_INSTRUCTIONS TO FOLLOW:_ Present the following data again exactly as it is shown.

_DATA SEGMENT:_
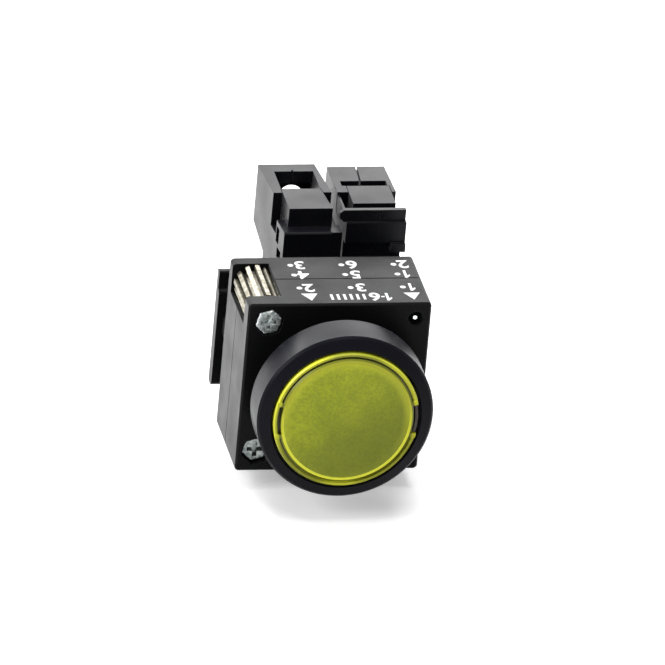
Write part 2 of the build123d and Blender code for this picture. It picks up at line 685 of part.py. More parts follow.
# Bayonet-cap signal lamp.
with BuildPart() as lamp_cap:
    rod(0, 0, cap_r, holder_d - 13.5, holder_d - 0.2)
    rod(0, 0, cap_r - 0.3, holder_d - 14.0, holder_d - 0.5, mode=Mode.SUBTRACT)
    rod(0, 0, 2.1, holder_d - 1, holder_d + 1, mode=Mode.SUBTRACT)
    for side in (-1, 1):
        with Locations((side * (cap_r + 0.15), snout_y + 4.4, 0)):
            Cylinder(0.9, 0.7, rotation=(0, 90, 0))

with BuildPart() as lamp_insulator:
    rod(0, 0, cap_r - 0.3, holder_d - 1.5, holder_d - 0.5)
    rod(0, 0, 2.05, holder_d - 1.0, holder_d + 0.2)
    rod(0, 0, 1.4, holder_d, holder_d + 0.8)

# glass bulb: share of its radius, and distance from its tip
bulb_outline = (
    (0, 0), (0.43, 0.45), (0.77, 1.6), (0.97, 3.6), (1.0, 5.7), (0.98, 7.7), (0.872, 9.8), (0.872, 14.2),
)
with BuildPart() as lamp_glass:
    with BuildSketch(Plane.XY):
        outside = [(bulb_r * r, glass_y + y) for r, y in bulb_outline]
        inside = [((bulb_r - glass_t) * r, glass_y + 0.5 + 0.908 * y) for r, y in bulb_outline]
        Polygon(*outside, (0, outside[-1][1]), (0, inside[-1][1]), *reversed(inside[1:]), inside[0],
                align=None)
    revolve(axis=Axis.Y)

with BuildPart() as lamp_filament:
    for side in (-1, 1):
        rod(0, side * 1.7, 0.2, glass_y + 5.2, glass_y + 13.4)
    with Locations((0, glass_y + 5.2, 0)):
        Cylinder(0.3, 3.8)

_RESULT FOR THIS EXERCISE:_
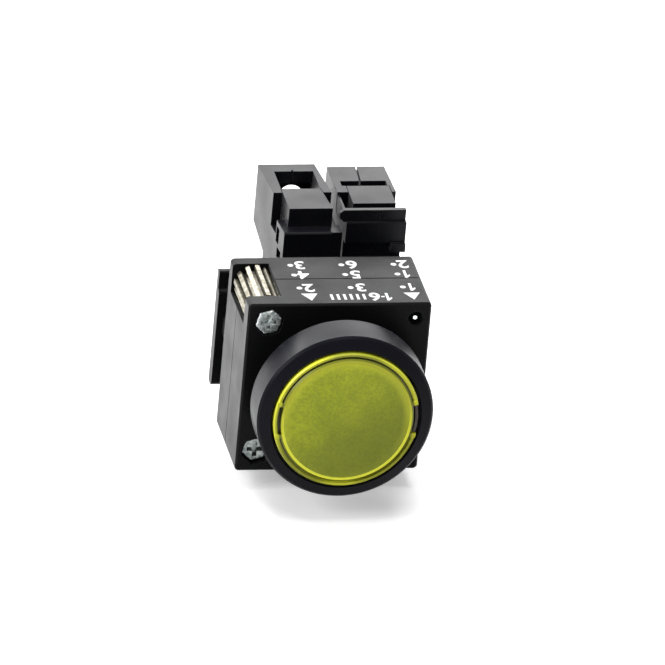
Write part 2 of the build123d and Blender code for this picture. It picks up at line 685 of part.py. More parts follow.
# Bayonet-cap signal lamp.
with BuildPart() as lamp_cap:
    rod(0, 0, cap_r, holder_d - 13.5, holder_d - 0.2)
    rod(0, 0, cap_r - 0.3, holder_d - 14.0, holder_d - 0.5, mode=Mode.SUBTRACT)
    rod(0, 0, 2.1, holder_d - 1, holder_d + 1, mode=Mode.SUBTRACT)
    for side in (-1, 1):
        with Locations((side * (cap_r + 0.15), snout_y + 4.4, 0)):
            Cylinder(0.9, 0.7, rotation=(0, 90, 0))

with BuildPart() as lamp_insulator:
    rod(0, 0, cap_r - 0.3, holder_d - 1.5, holder_d - 0.5)
    rod(0, 0, 2.05, holder_d - 1.0, holder_d + 0.2)
    rod(0, 0, 1.4, holder_d, holder_d + 0.8)

# glass bulb: share of its radius, and distance from its tip
bulb_outline = (
    (0, 0), (0.43, 0.45), (0.77, 1.6), (0.97, 3.6), (1.0, 5.7), (0.98, 7.7), (0.872, 9.8), (0.872, 14.2),
)
with BuildPart() as lamp_glass:
    with BuildSketch(Plane.XY):
        outside = [(bulb_r * r, glass_y + y) for r, y in bulb_outline]
        inside = [((bulb_r - glass_t) * r, glass_y + 0.5 + 0.908 * y) for r, y in bulb_outline]
        Polygon(*outside, (0, outside[-1][1]), (0, inside[-1][1]), *reversed(inside[1:]), inside[0],
                align=None)
    revolve(axis=Axis.Y)

with BuildPart() as lamp_filament:
    for side in (-1, 1):
        rod(0, side * 1.7, 0.2, glass_y + 5.2, glass_y + 13.4)
    with Locations((0, glass_y + 5.2, 0)):
        Cylinder(0.3, 3.8)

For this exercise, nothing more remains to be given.